After training, you may save the model to a file:
sann_dump("myfnn.snm", fnn, 0, 0);
or apply it to a test sample:
float *in1, *out1, *hidden1;
out1 = (float*)malloc(sann_n_out(fnn) * sizeof(float));
sann_apply(fnn, in1, out1, 0);
Remeber deallocate the model with sann_destroy
and free two-dimension arrays
with sann_free_vectors
.
demo.c
gives a complete example about how to use the library.

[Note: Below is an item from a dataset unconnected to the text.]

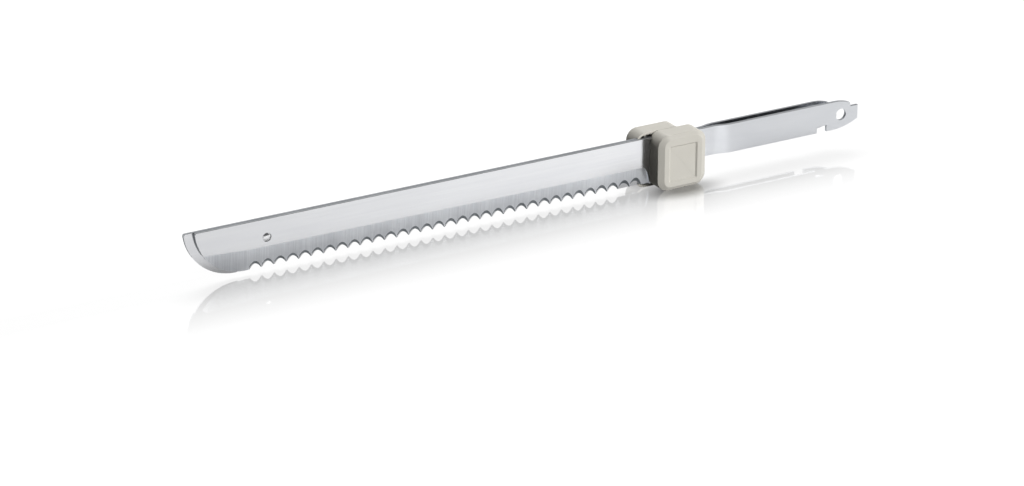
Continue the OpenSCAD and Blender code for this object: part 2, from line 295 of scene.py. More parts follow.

SANN consists of the following header and C source code files:
-
sann.h
: all developer-oriented functions and structs. -
sann_priv.h
: low-level functions not intended to be exposed. -
math.c
: activation functions, two vectorized BLAS routines (sdot and saxpy), pseudo-random number generator and RMSprop. The majority of computing time is spent on functions in this file. -
sfnn.c
andsae.c
: barebone backprop and parameter initialization routines for feedforward neuron networks and autoencoders, respectively. The core of backprop, with optional dropout, is implemented here. -
sann.c
: unified wrapper for FNN and AE; batch training routines. -
io.c
: SANN model I/O. -
data.c
: SND format parser -
cli.c
andcli_priv.c
: command line interface
SANN also comes with the following side recipes:
-
keras/sann-keras.py
: similar SANN functionalities implemented on top of Keras, used for comparison purposes. -
mnist/
: routines to convert MNIST data to SND.